The “market turnover” figure tells a similar story. In June 2009, 40 homes were listed for sale in PQ. As of today (July 14) 18 of the June listings are already under contract. There currently are 47 active listings of houses in zip code 92129. So, in other words, based upon the June sales volume, there is currently a 1.4 month supply of homes for sale in Rancho Penasquitos. The typical rule of thumb is that anything less than 2 months of inventory is a seller’s market. A 6-month supply of homes is considered to be a “normal” market in equilibrium.
There are an additional 30 house listings in “contingent” status in 92129. A “Contingent” listing is a bank-owned foreclosure (REO) or short sale property that has one or more offers awaiting approval from the bank. The sale is therefore contingent upon bank approval (Pending Bank Approval). Even adding the 30 Contingent Listings to the 47 active listings, there is still only a 2.1 month supply of homes for sale in Rancho Penasquitos.
Overbidding: Many homes sold in PQ during the month of June, particularly those priced under $550,000, received multiple offers. 10 of the 16 houses that were listed below $550,000 sold at or above asking price.

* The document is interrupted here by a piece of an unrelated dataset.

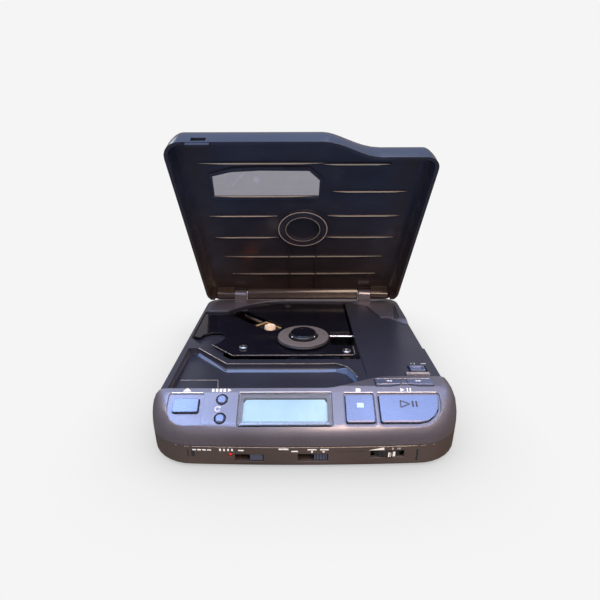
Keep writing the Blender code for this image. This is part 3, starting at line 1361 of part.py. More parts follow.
def make_screw(head_bottom, head_thick, tip, up):
    """A pan-head screw on Z with a cross recess; up is 1 where its head is at the top, else -1."""
    face = head_bottom + up * head_thick
    profile = [(0, tip), (SCREW_SHANK, tip), (SCREW_SHANK, head_bottom), (SCREW_HEAD, head_bottom),
               (SCREW_HEAD, face - up * GAP), (SCREW_HEAD - GAP, face), (0, face)]
    screw = turned(profile, SMALL_SIDES)
    z0, z1 = sorted((face - up * CROSS_DEEP, face + up * OVERRUN))
    cross = block(-CROSS_LONG, CROSS_LONG, -CROSS_WIDE / 2, CROSS_WIDE / 2, z0, z1)
    join(cross, block(-CROSS_WIDE / 2, CROSS_WIDE / 2, -CROSS_LONG, CROSS_LONG, z0 - FILM / 6, z1 + FILM))
    return cut(screw, cross)


def make_plate_screw(x, y):
    bottom = PLATE_TOP + GAP
    return moved(make_screw(bottom, PLATE_HEAD, POST_TOP - POST_RADIUS * 2 + GAP, 1), x, y)


def make_case_screw(x, y):
    bottom = SCREW_SUNK + SCREW_HEAD_DEEP - GAP
    return moved(make_screw(bottom, SCREW_HEAD_DEEP - GAP, SCREW_TIP, -1), x, y)


def make_foot(x, y):
    face = -FOOT_PROUD
    foot = turned([(0, face), (FOOT_RADIUS - FOOT_EDGE, face), (FOOT_RADIUS, face + FOOT_EDGE),
                   (FOOT_RADIUS, FOOT_SUNK - GAP), (0, FOOT_SUNK - GAP)], ROUND_SIDES // 2 + SMALL_STEPS * 2)
    return moved(foot, x, y)


BOARD_INSETS = [(-16.0 * MM, -19.3 * MM), (45.5 * MM, -19.3 * MM), (45.5 * MM, -57.3 * MM),
                (38.0 * MM, -57.3 * MM), (38.0 * MM, 6.5 * MM), (-19.5 * MM, 6.5 * MM),
                (-19.5 * MM, 17.5 * MM), (-5.0 * MM, 17.5 * MM), (-5.0 * MM, -35.3 * MM),
                (-16.0 * MM, -29.3 * MM)]
CHIPS = [(-30.0 * MM, -14.0 * MM, -52.0 * MM, -36.0 * MM), (-6.0 * MM, 6.0 * MM, -50.0 * MM, -42.0 * MM),
         (0.0 * MM, 14.0 * MM, 18.0 * MM, 32.0 * MM)]
CHIP_HIGH = 1.5 * MM
STUD_INSETS = [(-20.5 * MM, -51.3 * MM), (55.5 * MM, -25.3 * MM), (57.5 * MM, 21.5 * MM),
               (-13.5 * MM, 30.5 * MM)]
STUD_RADIUS = 1.6 * MM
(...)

Mortgage Financing: According to the MLS statistics, four-fifths of the homes that sold in PQ during June 2009 were financed with conventional mortgages. Conventional mortgage loan guidelines require a 20% down payment, so the overwhelming majority of Rancho Penasquitos home owners are putting around $100,000 down on their purchases. This bodes well for future stability of the neighborhood. The remaining one-fifth of these Rancho Penasquitos home purchases were financed with FHA or VA loans. There were no all-cash purchases that closed escrow in 92129 during June 2009.
These numbers (along with subjective assessments by Rancho Penasquitos Realtors) indicate that Rancho Penasquitos is likely to see sustained price increases in the coming months. This assumes that there won’t be a major influx of new listings to boost supply beyond demand, and also assumes that interest rates stay at the current low levels (low 5% range for 30-year fixed mortgages).